A 39-year title drought ended last night as the men’s basketball team claimed a share of the 2002 Ivy League championship.

With Princeton’s 64-48 loss to Pennsylvania, Yale (19-9, 11-3 Ivy) moved into the first three-way tie for the championship in league history, joining the Tigers and the Quakers atop the conference. Not only did the Penn win end nearly four decades of Eli frustration, it also highlighted the turnaround engineered by Yale head coach James Jones, who in three years has taken a cellar dweller to the league’s pinnacle.

“I didn’t set a timetable [but] I knew it was going to happen,” Jones said.

He quickly turned his thoughts to the two-game playoff that will determine the recipient of the Ivy League’s automatic berth to the NCAA tournament.

“I feel like we have got some work to do,” Jones said.

Yale, Princeton and Penn all finished 11-3 in Ivy League play, forcing the first two-game playoff since the league formed in 1956. The Bulldogs must now prepare for a playoff date with Princeton Thursday night at the Palestra in Philadelphia.

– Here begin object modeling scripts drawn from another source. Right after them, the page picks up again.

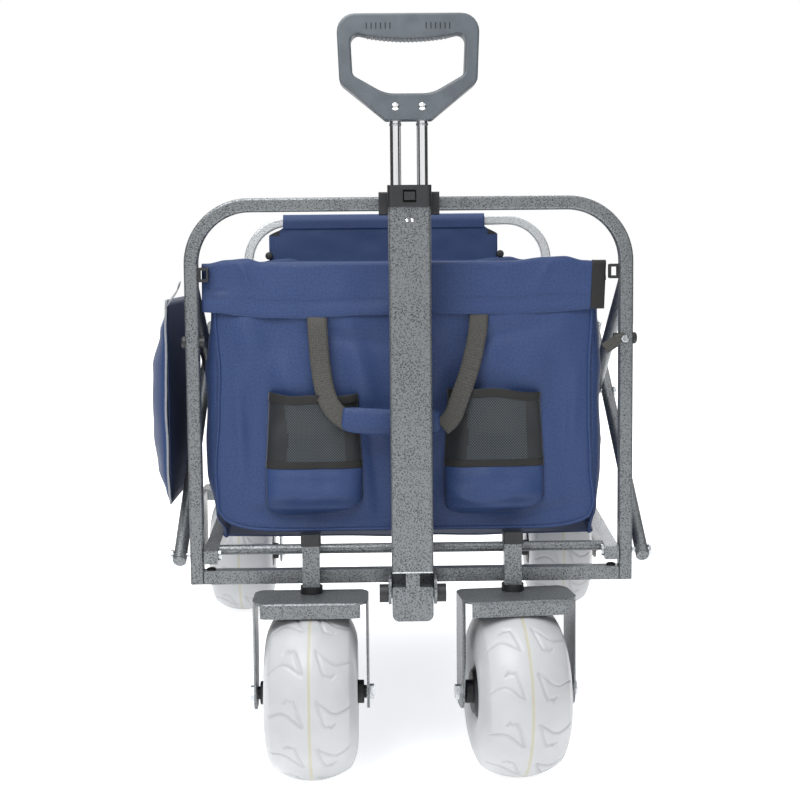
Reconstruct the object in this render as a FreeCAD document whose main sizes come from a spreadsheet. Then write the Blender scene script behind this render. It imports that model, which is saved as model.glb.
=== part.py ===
import FreeCAD, Part
import math
import os
import re
from types import SimpleNamespace
import Sketcher
from FreeCAD import Placement, Rotation, Vector

# Folding beach cart. Millimetres, +Z up, +X to the cart's right as seen from its front, +Y to its rear.
# The origin is on the ground, under the middle of the cart. Formulas count y from the front frame's
# plane, and place() moves them back to the origin.

SIZES = {
    # both frames
    "frame_width": 520, "tube_size": 16, "tube_wall": 1.5, "tube_corner": 3, "frame_top": 672,
    "frame_foot": 222, "hoop_radius": 68,
    # side scissors: pivot to crossing, crossing to middle joint, slope at rest
    "pivot_height": 256, "arm_reach": 311, "arm_tip": 155, "arm_angle": 32, "arm_size": 16,
    "arm_wall": 1.2, "arm_overhang": 10, "rim_gap": 25, "outer_plane": 272, "inner_plane": 254.5,
    "lug_reach": 25, "pin_radius": 3, "pin_hole": 3.05, "rivet_radius": 6.5, "rivet_head": 2.8,
    # floor halves
    "rail_plane": 235.2, "rail_length": 364, "rail_start": 12, "floor_slope": 5, "bar_size": 12,
    "first_bar": 13.2, "next_bar": 140,
    # casters and wheels
    "post_spacing": 235, "post_forward": 20, "post_size": 20, "post_top": 270, "cap_size": 23,
    "cap_height": 14, "caster_trail": 18, "wheel_radius": 100, "wheel_width": 106, "rear_track": 541.4,
    "fork_width": 133, "fork_depth": 76, "fork_sheet": 3, "crown_top": 213.5, "flange_height": 18,
    "crown_corner": 20, "axle_radius": 6, "axle_hole": 6.05, "hex_radius": 9,
    "hex_height": 5, "hub_radius": 30, "boss_radius": 13.5,
    "neck_radius": 7.5, "neck_length": 3, "tyre_wall": 5, "caster_turn": 6,
    # pull mast and its telescopic handle
    "mast_width": 48, "mast_depth": 22, "mast_wall": 1.5, "mast_forward": 45, "mast_pivot": 217.4,
    "knob_radius": 10.5, "knob_length": 10.4, "ear_sheet": 3.2, "mast_foot": 186, "mast_bottom": 242.6,
    "mast_top": 658.7, "collar_top": 683, "collar_width": 49.5, "collar_depth": 27, "stay_radius": 6.5,
    "stay_hole": 6.6, "stay_spacing": 30, "stay_bottom": 335, "grip_base": 754.6, "grip_top": 871,
    "grip_width": 161, "grip_depth": 30, "grip_socket": 24, "grip_block": 52, "grip_bar": 22,
    "grip_side": 16, "grip_neck": 41, "button_width": 12, "button_height": 9, "button_depth": 7,
    "clip_width": 69,
    # cloth
    "cloth": 3, "bag_width": 444, "bag_bottom": 276, "bag_rim": 597, "bag_gap": 12, "hem_width": 453,
    "hem_height": 61.5, "hem_thick": 2.4, "pocket_width": 113, "pocket_height": 143, "pocket_depth": 22,
    "pocket_bottom": 303, "pocket_place": 105.5, "strap_width": 19, "strap_grip": 10,
    "strap_grip_height": 32, "flap_width": 386, "flap_shift": 23, "flap_sheet": 2.8, "skirt_height": 54,
    "pouch_length": 300, "pouch_depth": 38, "pouch_top": 556, "pouch_bottom": 313,
    # rim brackets and side bolts
    "loop_width": 12, "loop_height": 17, "loop_depth": 10, "loop_wire": 2.5, "bolt_height": 506.6,
    "bolt_radius": 4, "bolt_head": 7, "bolt_dome": 5, "nut_radius": 6, "nut_length": 6,
}
v = SimpleNamespace(**SIZES)
SIDES = (("left", -1), ("right", 1))
PARTS = []

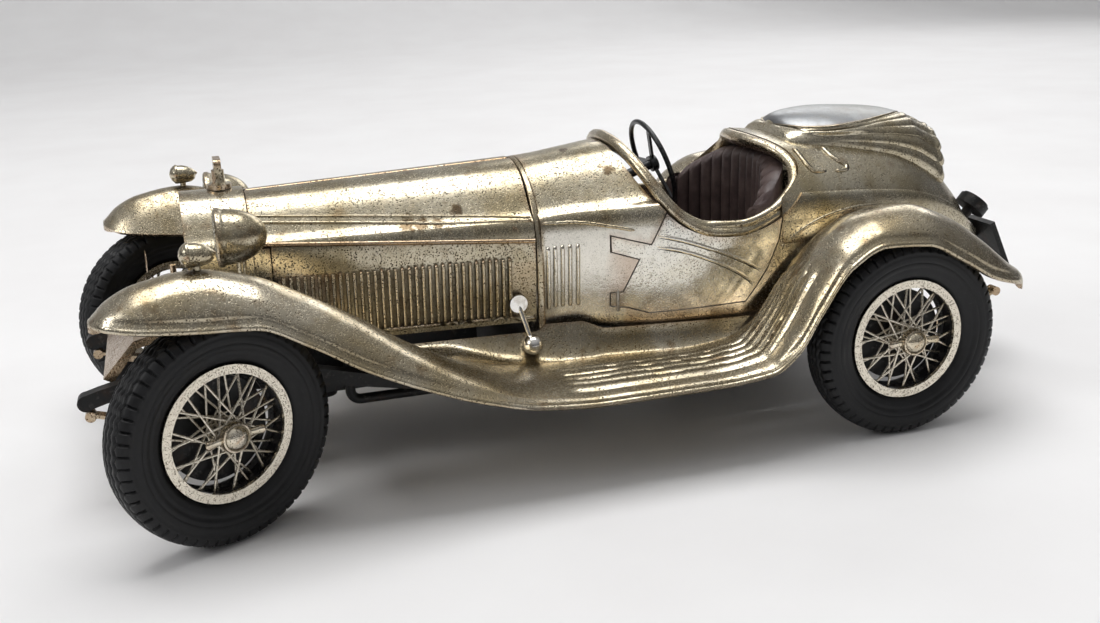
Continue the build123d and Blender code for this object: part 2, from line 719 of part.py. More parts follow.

Penn, by virtue of a 3-1 record versus the other two championship teams, receives a bye in the playoff situation. The winner of the Yale-Princeton matchup will play Penn Saturday at Lafayette College’s Kirby Sports Center in Easton, Pa. for the right to advance to the NCAA tournament.

For Yale, it was an unconventional way to clinch a league title — with the team assembled at the suburban home of a Yale basketball supporter in Orange, Conn., intently focused on the broadcast of the Penn-Princeton game. But it was the hard work and gritty efforts of the young Bulldog squad that put them in a position to be celebrating an Ancient Eight crown.

“Coach promised me one,” said captain Ime Archibong ’03, who came to Yale after the team had a 4-22 record in the ’98-99 season, the year before Jones took over. “It happened sooner than I really expected.”

As the buzzer sounded on the Penn victory, the crowd at the Palestra in Philadelphia rushed the court to celebrate the Quakers’ share of the Ivy League title. In Orange, the Yale team celebrated with equal intensity, albeit less numbers, as they navigated through a chair-packed den to congratulate each other.

“We are the Ivy League champs. We are the Ivy League champs,” Jones proclaimed to his team.

The team did not spend long celebrating in front of the TV. They headed straight to the John J. Lee Amphitheater where a crowd of about 30 administrators and students clad in white and blue “Yale Basketball 2002 Ivy champs” T-shirts watched the Bulldogs cut down the nets.

“We worked for this night. We deserve it,” said Edwin Draughan ’05, the team’s leading scorer.

Since Saturday night, when Yale concluded its regular season, the Bulldogs have known that Tuesday night’s game would determine their fate.

“When I woke up, I thought I was playing today — that was the feeling I had in my stomach,” center T.J. McHugh ’03 said.

The rest of the day was also hard to stomach for the Yale players.

“Today I was waiting for classes to hurry up and finish, for lunch to go by, for practice to go by,” Draughan said. “That was the slowest day I’ve ever had.”

The result was well worth it, but the Elis’ time to celebrate is short.

“It has been a rough year for me, but I couldn’t ask for anything more than this,” said backup point guard Chris Leanza ’03, who has struggled this year through a shoulder injury that kept him sidelined for the entire first half of the season. “I just can’t wait to play. I am looking forward to Thursday.”